Why Nice Guys Project Femininity
The Western World’s dating culture is deeply dysfunctional. It’s a relationship where the couple beats the crap out of each other daily but without the makeup sex.
By the West I mean the first world: America, Canada, Western Europe, and even Asian nations like Japan and to a degree, China. Countries where monogamy is the ideal, but rarely the reality.
Men can’t attract and keep the women they want, and women can’t find or keep the men they desire. This is because in the West, men act like women, and women act like men. To say “act” isn’t accurate, because they’re not aware they’re acting. It’s more an autonomous “being.”
Being a typical nice guy just doesn’t work in the West.
Men are being women; women are being men.
Yeah, it’s a sweeping, general statement but you know what I mean.
Westerners are confused about their sexual roles, so they project what they would prefer in an ideal mate.
That’s why women burp, fart, swear like truckers, and cover their beautiful bodies with dumb tattoos; and why men are overly polite, accommodating, emotionally unstable, egoically fragile, soy-boy weaklings.
As men generally want a soft-spoken, attentive, thoughtful, submissive, caring, doting female to stroke their hair and sing to them under the olive tree as they fall asleep, women want a strong, masculine man to take care of business, without taking bullshit from anyone, while being extroverted, dominant, outspoken, creative, and sexually aggressive.
Because nobody is teaching men and women how to attract the opposite sex, they’re acting how they would prefer their ideal lovers to act.
Men are soft, and women are hard.
It’s a complete inversion of traditional gender roles… and nobody is happy with it. Well, maybe a few are, but they’re weirdos.
The result is most men can’t get laid, and the most beautiful women are getting used and tossed by the 1% of guys who have game.

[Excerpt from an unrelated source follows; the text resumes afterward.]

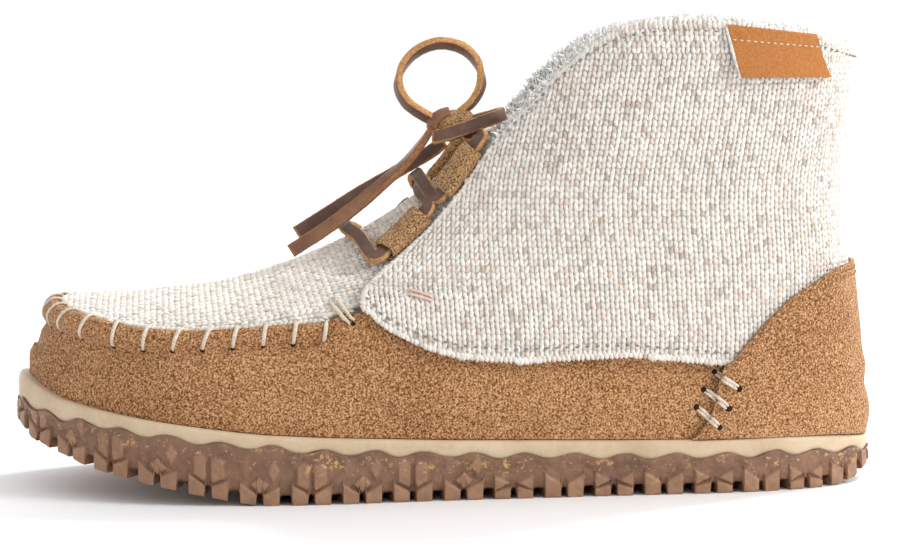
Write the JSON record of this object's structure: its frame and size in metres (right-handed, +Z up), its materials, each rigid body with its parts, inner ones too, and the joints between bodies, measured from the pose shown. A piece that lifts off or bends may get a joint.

This is why for decades now men have been flocking overseas to meet women. They go places like Se Asia, Eastern Europe and Latin America, to find women who aren’t vulgar, manish, and covered in tacky tattoos.
Women do this too. But they go more to Latin America and hook up with Costa Rican surf instructors and tattoo artists.
They’re so starved for traditional romance they seek it from the beautiful denizens of third-world countries.
The redpillers place the blame on Globalism, Feminism, and Leftism. They’re on the right track, but it’s not so simple. I’ve heard that good times make weak men. And when men are weak, women act out. All of the problems in the Western world are a giant shit test that men are failing, epically
We have too much wealth, too much automation, too much safety.
This has made men soft. Like a little girl drawing on a moustache and pretending to be daddy, but never being told “Now honey, you’ll never find a husband that way!” Or a little boy wearing a dress and never being told, “Now son, you’re a boy, not a girl. Go fetch my hammer so we can fix that fence.”
There’s no education on what the opposite sex finds attractive. That was, until the pickup artist movement happened, starting in the 2000’s until the current black pill incarnation, along withe Hamzas and Tates.
In my country, from my generation (Gen X), half the nation has been raised by single moms. It’s not the single mom’s fault that she’s a single mom… it’s our fault. We men let this happen. We have a generational amnesia. We can’t even remember what the world was like when we had to work for our gains.
So what’s the solution?
First, realize you’ve been lied to. That acting like a girl isn’t going to help you in any way. It won’t get you a wife, it won’t land you a better job, and it won’t motivate you to make the profound changes you need to succeed in life, at anything.
Masculinity isn’t a silly word to be mocked. Having some sort of masculine philosophy means the bridging the chasm from nihilistic apathy to purpose and meaning.
I had a very feminine friend. He once complained to me that he’d been lied to. They women said they want a man who was sensitive, caring, submissive, sweet, and attentive. For years he was totally ignored romantlically by women.
Finally he took my advice. He started acting more dominant, more aloof, less willing to please, more opinionated. Then of course, women took notice, he started getting laid, and finally got married. Was he proud of his transformation? Not at all. He often complained that he had to act like a man and what a drag it was he couldn’t just be himself.
Being a man isn’t a default state. It’s a philosophy, a choice you make every hour of every day.
It’s time to make more of the right choices, to flip the inversion back to to its proper polarity.
If you’re stuck in your love life, it’s probably because you act more like a girl, than a man. If the women around you are more masculine than you are, then what hope do you have?